Interview mit Michael Lemling

"Am Ende wollen sie alle zu uns in den Laden kommen"

7. April 2021
Christina Schulte

Die Buchhandlungen sind seit rund einem Monat wieder geöffnet. Im Interview analysiert Michael Lemling, Geschäftsführer der Buchhandlung Lehmkuhl, die wirtschaftliche Situation seines Unternehmens, die Veränderungen im Kundenverhalten und formuliert eine klare Forderung an die Politik.

Sie haben nun seit einem Monat wieder geöffnet. Wie fällt Ihre Bilanz im Vergleich zur Schließungszeit und zur vorpandemischen Zeit aus?
Im Januar und Februar haben wir - trotz großen Engagements der Belegschaft und unserer treuen Stammkundschaft - kaum mehr als die Hälfte unseres normalen Umsatzes erwirtschaften können. Im März konnten wir dann endlich wieder zeigen, was in unserem Laden steckt, und die Kunden haben es dankbar angenommen. Wir konnten tatsächlich an unseren pandemiefreien Umsatz im März 2019 anknüpfen, trotz einer deutlich geringeren Kundenfrequenz. Unser Eindruck ist: Unsere Kunden kommen zwar seltener, kaufen aber bewusster und dann bei einem Besuch auch deutlich mehr ein. Das merken wir besonders in der Kinderbuch-Abteilung. Da werden dann nicht nur die Buchgeschenke für Ostern eingekauft, sondern auch für die anstehenden Geburtstage gleich mit. Unser Durchschnittsbon liegt zur Zeit um einige Euro über dem Kassenbon vor Corona.

Click & Collect hat den Buchhändler*innen Umsätze trotz geschlossener Ladentüren ermöglicht. Wie entwickelt sich dieses Angebot, nachdem Sie wieder geöffnet haben?
Unser Onlineshop hat heute eine ganz andere Bedeutung als vor der Pandemie.

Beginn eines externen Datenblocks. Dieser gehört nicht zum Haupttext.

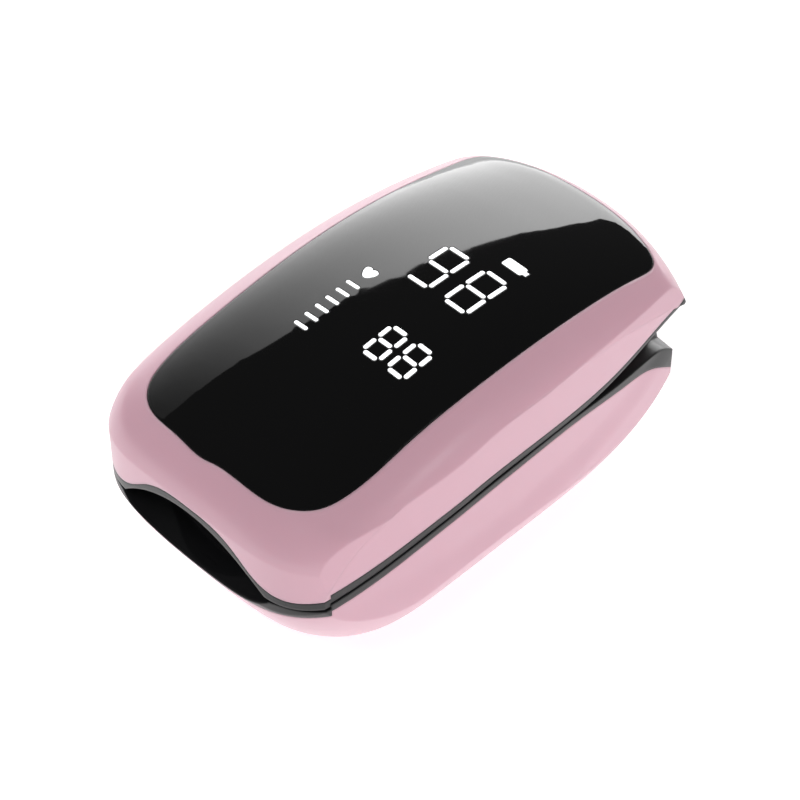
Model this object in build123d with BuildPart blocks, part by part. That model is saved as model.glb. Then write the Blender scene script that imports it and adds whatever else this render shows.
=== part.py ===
from build123d import *
from math import atan2, pi, sin
import os

# Fingertip pulse oximeter: two hinged half shells that clip on a finger.
# Millimetres. +Z up, the finger goes in along +Y, the tail that is squeezed is at +Y.
# The origin is on the table under the middle of the closed body.
# Heights in the shape formulas are above the hinge level, which stands at LEVEL.

os.makedirs("parts", exist_ok=True)

# ---------------------------------------------------------------- driving dimensions
LEVEL = 18.0             # reference level of the seam above the table
TOP_RISE = 12.0          # crown of the upper half above the level
BOWL_DEPTH = 18.6        # depth of the lower bowl before its underside is cut flat
FRONT_Y = -30.2          # front of both halves on the centre line
TAIL_Y = 29.8            # tail of the upper half on the centre line
LOW_TAIL_Y = 27.4        # tail of the lower half
CORNER_Y = -26.8         # where the front bow meets the side facet
WIDE = 19.5              # reach of the trimming outlines beyond the sides
SKIN = 1.5               # wall of both shells
LENS_THICK = 1.2
LENS_FIT = 0.08          # gap round the lens
TAPE_THICK = 0.2
LEDGE = 1.6              # width of the ledge that carries the lens
HINGE_Y = 9.0
HINGE_Z = 0.3            # above the level
PIN_RADIUS = 1.0
PIN_FIT = 0.05           # running clearance of the hinge pin
CELL_RADIUS = 5.25       # AAA cell
CELL_BODY = (-20.5, 23.2)  # ends of the cell bodies, without the terminal
CELL_X = 5.4
CELL_Z = -9.6            # cell axis below the level
DOOR_HALF = 11.0         # half width of the battery door
DOOR_ENDS = (-21.8, 24.2)
ROOF_LOW = 4.25          # upper frame's roof
ROOF_HIGH = 5.25
FLOOR_LOW = -4.2         # lower frame's floor over the cells
FLOOR_HIGH = -3.4
PAD_THICK = 1.25
HOUSING_HALF = 13.2      # half width of the raised tail housing
BOARD_LOW = 5.9          # main board
BOARD_HIGH = 6.7

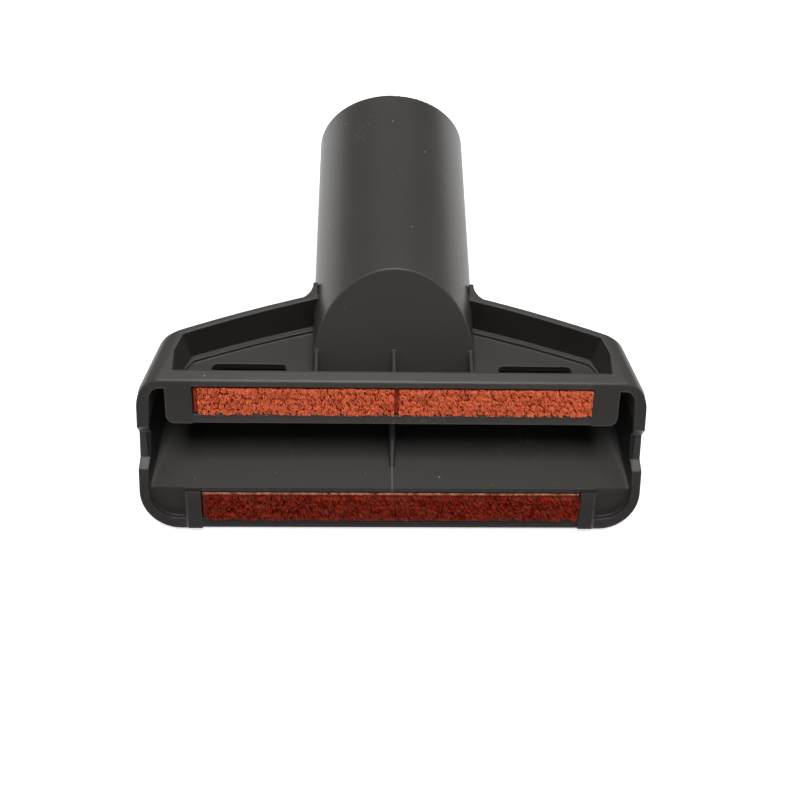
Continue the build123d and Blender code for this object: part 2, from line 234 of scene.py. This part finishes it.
def end_channel_shade(recipe, place):
    """The deep channels between the bars' ends and the end walls, painted dark as their shade."""
    across = abs(recipe.axis(place, "X"))
    height = recipe.along(place, DECK_NORMAL)
    level = recipe.along(place, SOLE_NORMAL)
    return (recipe.ramp(across, *CHANNEL_INNER) * recipe.ramp(across, *CHANNEL_OUTER)
            * recipe.ramp(height, *CHANNEL_BOTTOM) * recipe.ramp(height, *CHANNEL_TOP)
            * recipe.ramp(level, *CHANNEL_MOUTH) * not_outward(recipe, place))


print("the sole lies", SOLE_LEVEL / MM, "mm out along", SOLE_NORMAL)

# %% Masks of the sole
LIP_LEVEL = (SOLE_LEVEL - 7 * MM, SOLE_LEVEL - 4 * MM)
LIP_ROW = (-17 * MM, -25 * MM)
ENDS_LEVEL = (SOLE_LEVEL - 0.7 * MM, SOLE_LEVEL - 0.3 * MM)
ENDS_START = (46.5 * MM, 47.5 * MM)
LINE_WIDTH = (0.24 * MM, 0.14 * MM)
LINE_REAR, LINE_FRONT = (-33 * MM, -34 * MM), (-60 * MM, -59 * MM)
LINE_HEIGHT = (4 * MM, 5 * MM)


def front_lip_shade(recipe, place):
    """The sole beside and in front of the front strip, where shade is painted in."""
    return (recipe.ramp(recipe.along(place, SOLE_NORMAL), *LIP_LEVEL)
            * recipe.ramp(recipe.along(place, SOLE_UP), *LIP_ROW))


def sole_ends_shade(recipe, place):
    """The sole's flat face at both ends, beside the strips, where a little shade is painted in."""
    return (recipe.ramp(abs(recipe.axis(place, "X")), *ENDS_START)
            * recipe.ramp(recipe.along(place, SOLE_NORMAL), *ENDS_LEVEL))


def ridge_highlight_line(recipe, place):
    """A thin pale line, a painted highlight, along the middle of the duct floor from the rib's
    foot on.
    """
    ahead = recipe.axis(place, "Y")
    return (recipe.ramp(abs(recipe.axis(place, "X")), *LINE_WIDTH)
            * recipe.ramp(ahead, *LINE_REAR) * recipe.ramp(ahead, *LINE_FRONT)
            * recipe.ramp(recipe.axis(place, "Z"), *LINE_HEIGHT))


print("the darker ends start", ENDS_START[0] / MM, "mm from the middle")

# %% [markdown]
# ## Dust and scuffs
# Handling left pale dust specks and a few faint scuffs. A speck sits in the middle of some
# cells of a Voronoi pattern: the cell's distance gives the round spot, and its random colour
# says whether it has one. A scuff is the thin line where a soft noise crosses its middle. Both
# are calculated at each point, so they need no picture and no unwrapping.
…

Während der Lockdown-Zeiten schossen die Kundenbestellungen in Höhen, die wir dort noch nicht gesehen hatten. Als es möglich wurde, die online bestellten Bücher an unserer Eingangstür abzuholen, schwenkten mehr als 80 Prozent der Shopkunden von Versand auf Click & Collect um. Die Onlinebestellungen zur Abholung im Laden liegen heute über dem Dreifachen des Volumens vor Pandemiezeiten. Diesen Bestellweg haben also einige Kunden für sich neu entdeckt. Das Schöne daran ist: Egal wie die Kunden bestellen, ob online, telefonisch oder per Mail, am Ende wollen sie alle zu uns in den Laden kommen und dort ihre Bücher abholen.

Wie ist die Stimmung bei Ihren Kund*innen?
Die Stimmung ist hervorragend, zumal die Buchhandlungen zu den wenigen kulturellen Orten gehören, die sie derzeit besuchen können. Außerdem: Das Stöbern im Laden ist eben doch etwas anderes als das Surfen im Shop. Auf unserem Flügel die wichtigsten literarischen Neuerscheinungen des Frühjahrs zu sehen, ist für viele ein lang vermisster Anblick. Umso höher sind dann die Bücherstapel, die die Kund*innen zur Kasse tragen. In den ersten Tagen nach der Wiederöffnung und an Samstagen kam es immer wieder zu kleineren Wartezeiten. Eigentlich dürfen wir bei unserer Ladengröße 28 Personen einlassen. Wir haben die Frequenz aber freiwillig auf 20 reduziert, da wir bei dieser Auslastung das Gefühl haben, dass alle ausreichend Platz und Abstand haben.

Die Konfusion in der Bevölkerung ist ziemlich groß.